[Entries with parts and joints]
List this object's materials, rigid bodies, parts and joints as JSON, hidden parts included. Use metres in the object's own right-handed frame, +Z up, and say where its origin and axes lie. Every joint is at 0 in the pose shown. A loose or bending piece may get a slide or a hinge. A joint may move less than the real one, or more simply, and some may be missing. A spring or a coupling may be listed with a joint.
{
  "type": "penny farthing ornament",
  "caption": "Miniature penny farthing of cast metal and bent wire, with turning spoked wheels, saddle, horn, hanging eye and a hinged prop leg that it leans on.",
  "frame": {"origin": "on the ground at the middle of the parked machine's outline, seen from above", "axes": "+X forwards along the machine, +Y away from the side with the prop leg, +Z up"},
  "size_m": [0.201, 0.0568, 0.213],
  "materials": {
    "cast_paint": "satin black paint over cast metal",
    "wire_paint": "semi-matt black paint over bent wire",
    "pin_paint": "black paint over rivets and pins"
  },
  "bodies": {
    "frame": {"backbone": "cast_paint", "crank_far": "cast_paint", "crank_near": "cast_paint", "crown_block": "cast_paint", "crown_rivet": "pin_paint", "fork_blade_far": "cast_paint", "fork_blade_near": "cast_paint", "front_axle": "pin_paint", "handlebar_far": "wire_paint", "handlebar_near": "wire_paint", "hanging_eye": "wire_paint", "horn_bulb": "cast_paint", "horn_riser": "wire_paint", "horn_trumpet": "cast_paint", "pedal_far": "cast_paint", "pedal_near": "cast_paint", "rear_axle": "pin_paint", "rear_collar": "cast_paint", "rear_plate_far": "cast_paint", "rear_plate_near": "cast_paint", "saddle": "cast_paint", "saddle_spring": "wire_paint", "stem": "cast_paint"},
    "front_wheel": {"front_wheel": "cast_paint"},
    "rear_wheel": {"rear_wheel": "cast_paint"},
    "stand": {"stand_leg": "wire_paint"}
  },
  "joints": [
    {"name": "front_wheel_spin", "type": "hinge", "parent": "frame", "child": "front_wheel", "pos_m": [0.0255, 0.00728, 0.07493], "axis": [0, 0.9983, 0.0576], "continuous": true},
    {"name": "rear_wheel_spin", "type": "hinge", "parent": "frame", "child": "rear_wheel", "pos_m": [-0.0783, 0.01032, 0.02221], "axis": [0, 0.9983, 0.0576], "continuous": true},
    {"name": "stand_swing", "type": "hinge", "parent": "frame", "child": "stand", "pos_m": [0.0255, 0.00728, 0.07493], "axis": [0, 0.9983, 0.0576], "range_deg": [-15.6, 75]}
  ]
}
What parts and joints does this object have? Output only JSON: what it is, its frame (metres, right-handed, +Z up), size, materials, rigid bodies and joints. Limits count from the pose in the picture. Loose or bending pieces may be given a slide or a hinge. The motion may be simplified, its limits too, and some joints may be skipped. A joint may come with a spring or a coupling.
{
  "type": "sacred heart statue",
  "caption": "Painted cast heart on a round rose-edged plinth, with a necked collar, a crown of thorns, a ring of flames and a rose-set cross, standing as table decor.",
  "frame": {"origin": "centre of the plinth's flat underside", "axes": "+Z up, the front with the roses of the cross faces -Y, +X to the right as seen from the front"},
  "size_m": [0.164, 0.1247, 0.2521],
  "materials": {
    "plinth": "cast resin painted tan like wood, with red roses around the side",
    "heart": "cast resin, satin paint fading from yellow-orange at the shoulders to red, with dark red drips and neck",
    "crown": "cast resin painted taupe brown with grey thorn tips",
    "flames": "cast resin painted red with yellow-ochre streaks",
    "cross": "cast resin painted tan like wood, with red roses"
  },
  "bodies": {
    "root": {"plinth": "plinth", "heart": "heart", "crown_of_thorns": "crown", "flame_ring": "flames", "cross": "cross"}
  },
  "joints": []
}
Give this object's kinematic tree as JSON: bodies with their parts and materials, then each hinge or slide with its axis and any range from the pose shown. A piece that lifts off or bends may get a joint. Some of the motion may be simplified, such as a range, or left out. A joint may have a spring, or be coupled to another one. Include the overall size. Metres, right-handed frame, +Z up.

Your goal: Your answer should be only a number: how many lines of the data above contain the string "pose"?

Answer: 3